We, just as our Pagan ancestors, know exactly when Spring Equinox happens.
Also, if you were tuned into Mother, you'd know without any tools of measuring time, without even seeing the changes in nature.
Most people now-a-days don't have that possibility, and therefore you cannot really refer to how "our ancestors" kept time and holidays. Most modern people depend on clocks and calendars, and it is because of this I insist on celebrating the Quarter Days on the actual days of equinoxes and solstices, and the Big Four in between, on a set date. It gives people a possibility to plan and take time off from work, and do what ever is needed - IF the Holidays are important to them.
Also, in the old rural society the fields were plowed when it was possible, the crops were gathered when they were ready, and after that it was time for the Harvest festival and Thanksgiving. Of course there had to be some flexibility to the date of the holidays, but you couldn't move the feasts weeks and months - as said, there was a reason to why these feasts were celebrated.
We are not rural anymore. Most people don't know when sheep starts to lactate, but if you manage to keep the ram away from the ewes, you can calculate pretty closely when they will start ;-) Most people know when February 2nd is though, and that is close enough to both snowdrops and lactating ewes.

I think "our ancestors" followed both sun and moon in their reckoning. Are you aware of the Persian feast of Nowruz? It's a thousands of years old festival that has clear Pagan origins, so much so that Observant Muslims shouldn't celebrate it. It is celebrated AT THE DATE OF SPRING EQUINOX. Not at the closest full moon, or new moon, but at the Spring Equinox.

The thing is that because we cannot say for certain when "our ancestors" celebrated their festivals, it's also rather uninteresting. I am not after recreating the way "our ancestors" worshiped, but to live Pagan the best I can. I believe Goddess speaks to me, and She says the Quarter Days are important. You celebrate Spring Equinox two weeks after it happens, "at the following Full Moon" (it's full moon the 19th and equinox the 20th...), I celebrate it on the day it happens.

"to follow them slavishly I think is wrong, it takes away our connection to the earth"
I am not following calendar dates, Dragonfly, but Goddess' Sun and Earth, and Goddess herself.
I don't see a mention of duty in what I wrote, but I do see several mentions of actual happenings in the nature and actually tuning in to Mother Earth and feeling her, and seeing how different it is to make it real and just winding it.

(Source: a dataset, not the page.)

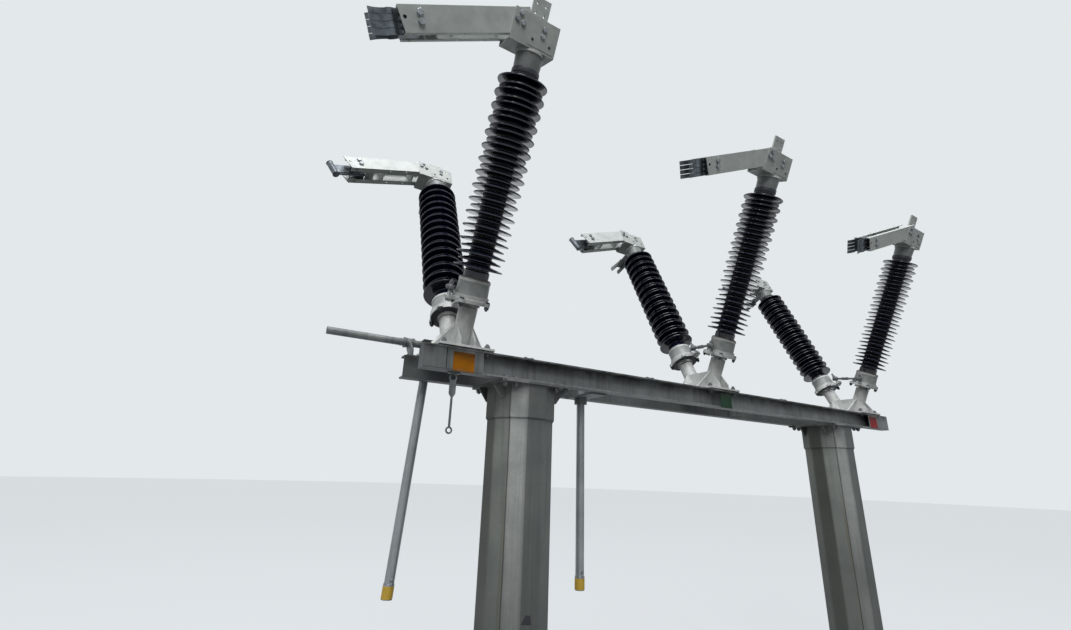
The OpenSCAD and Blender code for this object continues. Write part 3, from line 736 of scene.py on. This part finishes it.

The Quarter Days are something totally different than Imbolc and Samhain. I live so high up North that there will be no snowdrops in sight for a good while yet. Imbolc is a pure calendar feast for me. I celebrate it on the old Candlemas, 2.2. It happens to be in the middle of Winter solstice and Spring equinox, 1 1/2 moons from both. That's synchronisity enough for me, and as I can feel the Mother's Heartbeats under my feet at Midsummer, and how the worlds merge together at Samhain, I don't think I'm loosing my connection to Earth... so following the calendar cannot be that bad.

Ketutar said...

"As a pagan I don't want to conform to the christian tradition of applying a firm date to everything."

And that's the way you do things, and it's fine.

BTW, it's not a "Christian tradition". The Chinese had a calendar before Christianity was even invented, the Hindus had a calendar, they had calendars with fixed dates in Persia and America, and in Egypt, with Summer Solstice as the New Year.
To sum it up, I can be very strict, hard and relentless, and in my mind there are things that need to be done in a certain way to "earn" the label. The label itself isn't worth much, an observant, orthodox Pagan isn't a BETTER Pagan or MORE Pagan than a secular Pagan, and one tradition is not BETTER than other. BUT I expect people do live as they preach, and I am very disappointed by the lack of interest - as far as I know. When I get practically no reaction from the audience, I'm speaking for myself, and it's not very rewarding :-) I was expecting more interest, more engagement, more activity from my fellow Pagans. I was also expecting more input... I don't want to be a community leader or rolemodel, the one telling how to do, the one coming up with the ideas and inspiration... and I feel I must be, for there to be anything happening I would like to happen. It's very disheartening, so I burst out into bitter rants like this one. From my point of view most Pagans don't bother celebrating holidays, any holidays, not the same I celebrate nor different.